VA can send routine scheduling and “receipt acknowledged” replies

VA drafts all deliverable updates; you approve for priority clients (at first)

VA escalates immediately if:

Client mentions canceling, refunds, or dissatisfaction.

deadlines may slip

There’s a data anomaly in reporting

VA uses a standard summary format for every update.

Practical takeaways

Decision boundaries reduce back-and-forth.

Escalation rules protect client trust.

Step 7: Set a simple operating rhythm that keeps everything visible

This role succeeds when communication and reporting follow a cadence.

A rhythm that works:

Start of shift: top priorities + report deadlines + clients to watch

During shift: execute, follow up, escalate if blocked.

End of shift: summary with:

What was sent

What’s pending

What needs your approval

risks and next steps

Weekly cadence:

One reporting day/time

One client update day/time

One “open loops” review

Practical takeaways

Cadence beats constant check-ins.

End-of-shift summaries replace status meetings.

Step 8: Keep it affordable by starting narrow, then expanding

The cheapest way to make this work is to reduce complexity at the start.

Start with:

One report type (weekly or monthly)

One client segment (top 5–10 accounts)

One channel (email first)

Expand to:

Multi-channel comms (Slack, WhatsApp)

More clients

More reports

CRM hygiene and renewals tracking

Practical takeaways

A narrow scope reduces errors and training time.

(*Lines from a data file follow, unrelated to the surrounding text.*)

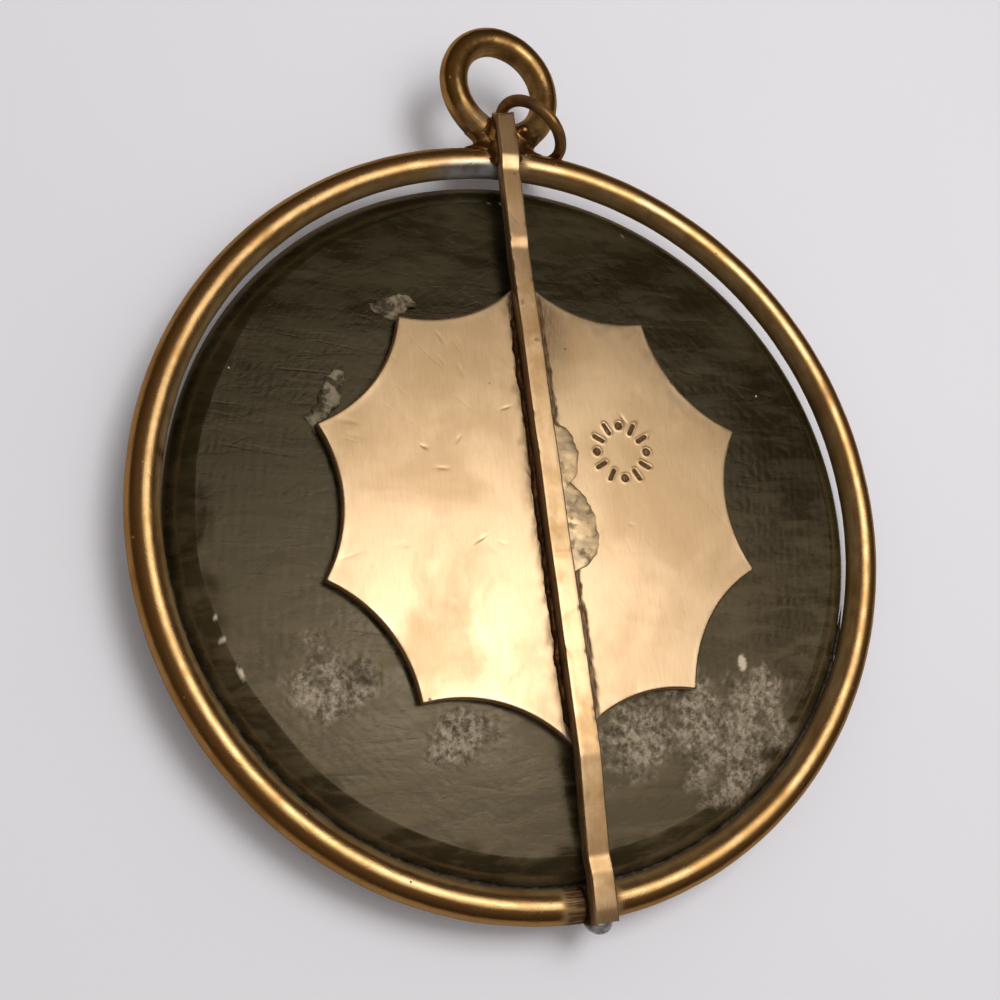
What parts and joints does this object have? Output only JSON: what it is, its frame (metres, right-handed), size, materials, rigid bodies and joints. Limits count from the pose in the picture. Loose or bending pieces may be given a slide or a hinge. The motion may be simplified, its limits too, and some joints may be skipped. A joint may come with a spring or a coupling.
{
  "type": "round stone pendant",
  "caption": "Round stone disc held in a wire hoop by a star-shaped back plate and a bent strap, with a fixed bail ring for a chain and a loose jump ring; worn as a pendant.",
  "frame": {"origin": "centre of the stone's flat front face, on which the pendant rests", "axes": "+Z out of the pendant's back, +Y towards the bail ring, +X to the right as seen from the back"},
  "size_m": [0.05, 0.0596, 0.0065],
  "materials": {
    "stone": "gloss",
    "cement": "matte",
    "plate_brass": "satin",
    "strap_brass": "satin",
    "wire_brass": "gloss",
    "bail_brass": "gloss",
    "ring_brass": "gloss",
    "grey_solder": "satin",
    "brown_solder": "satin"
  },
  "bodies": {
    "pendant": {"stone_disc": "stone", "cement_bed": "cement", "cement_residue_upper": "cement", "cement_residue_left": "cement", "back_plate": "plate_brass", "back_strap": "strap_brass", "hoop": "wire_brass", "hoop_seam_solder": "grey_solder", "bail_ring": "bail_brass", "bail_solder": "brown_solder", "strap_top_solder": "grey_solder", "strap_foot_solder": "grey_solder", "strap_side_solder": "brown_solder", "solder_patch": "grey_solder"},
    "loose_ring": {"jump_ring": "ring_brass"}
  },
  "joints": [
    {"name": "ring_travel", "type": "hinge", "parent": "pendant", "child": "loose_ring", "pos_m": [0, 0.02946, 0.00425], "axis": [0.1392, -0.1104, 0.9841], "range_deg": [-1, 273]}
  ]
}
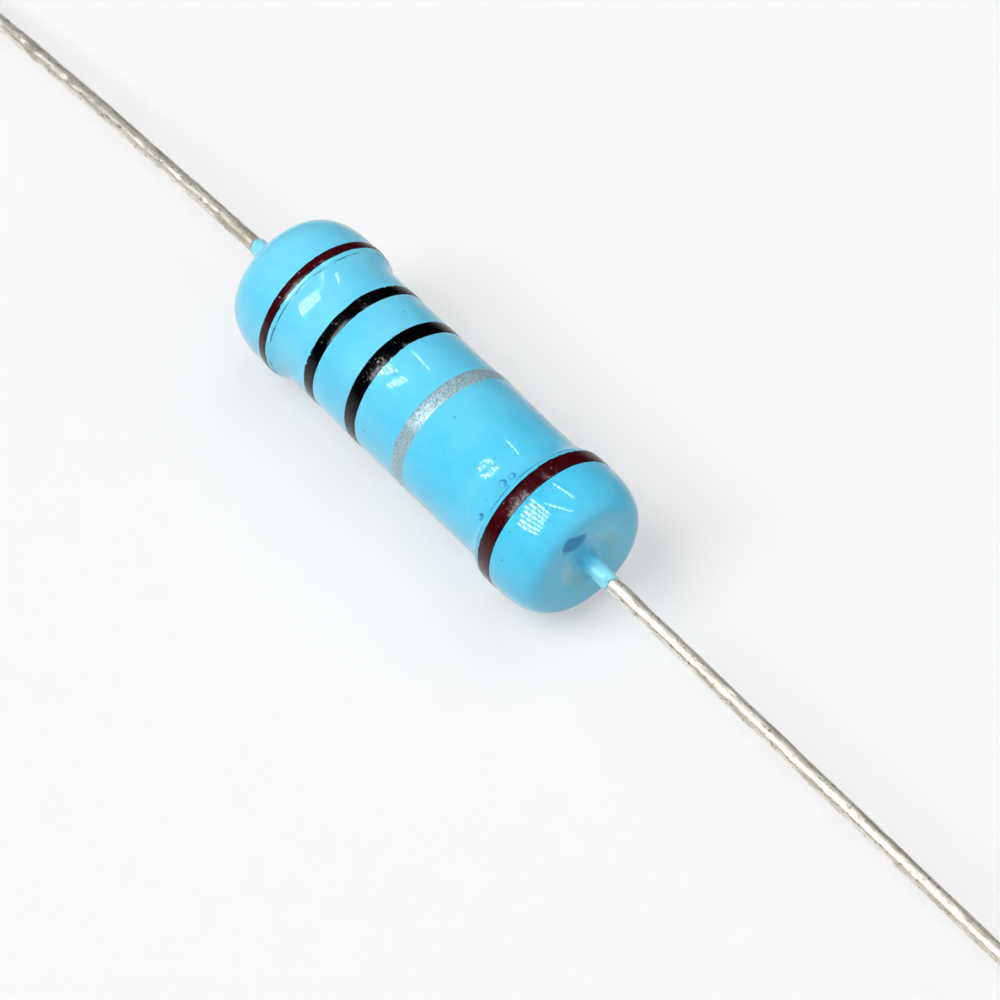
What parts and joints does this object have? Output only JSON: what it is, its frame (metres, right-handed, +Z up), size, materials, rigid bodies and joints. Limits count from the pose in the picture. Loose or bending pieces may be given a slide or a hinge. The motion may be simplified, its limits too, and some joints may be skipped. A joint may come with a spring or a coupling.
{
  "type": "axial resistor",
  "caption": "Lacquered axial film resistor: a dog-bone body on a capped ceramic rod, painted colour bands, and a straight and a gently bowed wire lead.",
  "frame": {"origin": "under the middle of the body, on the surface that the brown bands rest on; the box of the whole part is centred on it", "axes": "+X along the body and its straight right lead, towards that lead's tip; +Z up from the surface; the left lead bows down in the XZ plane"},
  "size_m": [0.0957, 0.008, 0.0081],
  "materials": {
    "ceramic": "bare sintered ceramic, matte off-white",
    "film": "thin dark grey oxide film with a faint sheen",
    "cap_steel": "drawn steel cup, tin plated, satin",
    "tinned_wire": "drawn copper wire, bright tin plated, with faint ripples and nicks",
    "lacquer": "glossy sky-blue baked lacquer with small bubbles",
    "brown_paint": "dark maroon-brown band paint, grainy gloss",
    "black_paint": "black band paint, grainy gloss",
    "silver_paint": "silver flake band paint, satin"
  },
  "bodies": {
    "root": {"ceramic_core": "ceramic", "resistive_film": "film", "left_cap": "cap_steel", "right_cap": "cap_steel", "left_lead": "tinned_wire", "right_lead": "tinned_wire", "lacquer_coating": "lacquer", "brown_band_1": "brown_paint", "black_band_1": "black_paint", "black_band_2": "black_paint", "silver_band": "silver_paint", "brown_band_2": "brown_paint"}
  },
  "joints": []
}
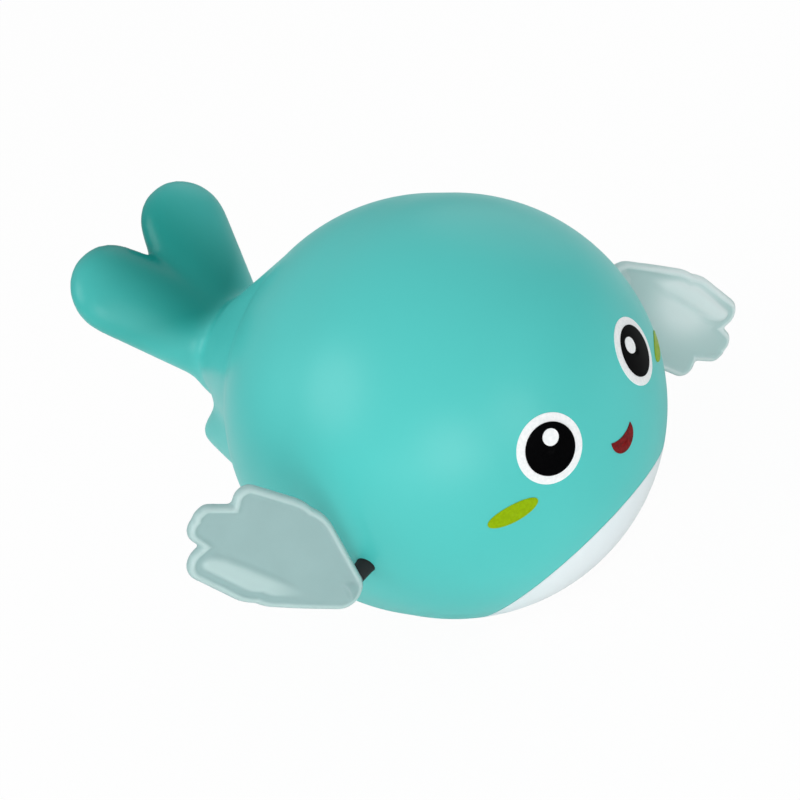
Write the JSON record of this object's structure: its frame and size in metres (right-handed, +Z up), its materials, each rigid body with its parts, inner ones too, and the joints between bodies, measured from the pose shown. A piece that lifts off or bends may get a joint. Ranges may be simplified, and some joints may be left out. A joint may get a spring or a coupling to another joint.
{
  "type": "wind-up swimming whale bath toy",
  "caption": "Round hard-plastic whale for the bath, with a heart-shaped tail and lobed flippers on one cross axle, driven by a clockwork motor inside.",
  "frame": {"origin": "middle of the flat belly, under the body's centre", "axes": "+Z up, the whale looks along -Y with its tail towards +Y, its right flipper is on -X, and the flippers' axle runs along X"},
  "size_m": [0.1338, 0.1122, 0.0797],
  "materials": {
    "teal_shell": "satin",
    "white_shell": "satin",
    "gasket": "matte",
    "screw_steel": "bright",
    "ink_white": "gloss",
    "ink_black": "gloss",
    "ink_red": "gloss",
    "ink_green": "gloss",
    "seal_rubber": "matte",
    "frosted_fin": "frosted",
    "axle_steel": "ground",
    "bush_brass": "turned",
    "case_plastic": "moulded",
    "spring_steel": "blued",
    "wheel_white": "moulded",
    "wheel_orange": "moulded",
    "wheel_blue": "moulded",
    "flywheel_brass": "turned"
  },
  "bodies": {
    "hull": {"body_shell": "teal_shell", "belly_shell": "white_shell", "belly_gasket": "gasket", "belly_screws": "screw_steel", "eye_whites": "ink_white", "eye_pupils": "ink_black", "eye_glints": "ink_white", "mouth_print": "ink_red", "cheek_prints": "ink_green", "shaft_seals": "seal_rubber", "axle_bushes": "bush_brass", "motor_case": "case_plastic", "motor_cover": "case_plastic", "case_screws": "screw_steel", "mainspring": "spring_steel"},
    "paddle": {"flipper_right": "frosted_fin", "flipper_left": "frosted_fin", "axle": "axle_steel", "axle_pinion": "wheel_orange", "axle_wheel": "wheel_orange"},
    "spring_set": {"spring_arbor": "axle_steel", "great_wheel": "wheel_white"},
    "second_set": {"second_arbor": "axle_steel", "second_gear": "wheel_blue"},
    "governor_set": {"governor_arbor": "axle_steel", "governor_pinion": "wheel_blue", "flywheel": "flywheel_brass"}
  },
  "joints": [
    {"name": "paddle_spin", "type": "hinge", "parent": "hull", "child": "paddle", "pos_m": [0, -0.0092, 0.0326], "axis": [1, 0, 0], "continuous": true},
    {"name": "spring_spin", "type": "hinge", "parent": "hull", "child": "spring_set", "pos_m": [0, 0.00107, 0.04287], "axis": [1, 0, 0], "continuous": true},
    {"name": "second_spin", "type": "hinge", "parent": "hull", "child": "second_set", "pos_m": [0, -0.01266, 0.02309], "axis": [1, 0, 0], "continuous": true},
    {"name": "governor_spin", "type": "hinge", "parent": "hull", "child": "governor_set", "pos_m": [0, -0.00319, 0.02142], "axis": [1, 0, 0], "continuous": true}
  ],
  "couplings": [
    {"joint": "spring_spin", "follows": "paddle_spin", "ratio": -0.33333},
    {"joint": "second_spin", "follows": "paddle_spin", "ratio": -3},
    {"joint": "governor_spin", "follows": "paddle_spin", "ratio": 8.4}
  ]
}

Expand after the VA consistently hits outcomes for 2–4 weeks.

Summary: Hiring a VA who truly owns reporting and client communication

If I were doing this again, I’d stop hiring for “support” and hire for function ownership with guardrails: templates, scorecards, a test task, and a cadence that keeps everything visible.

My non-negotiables now

Clear ownership boundaries (what they send vs what you approve)

Report templates and a fixed cadence

A paid test task using realistic scenarios

Open loops tracking with due dates

End-of-shift summaries so nothing disappears.

When this role is set up correctly, you don’t just get help. You get your time back, and clients feel more informed, not less.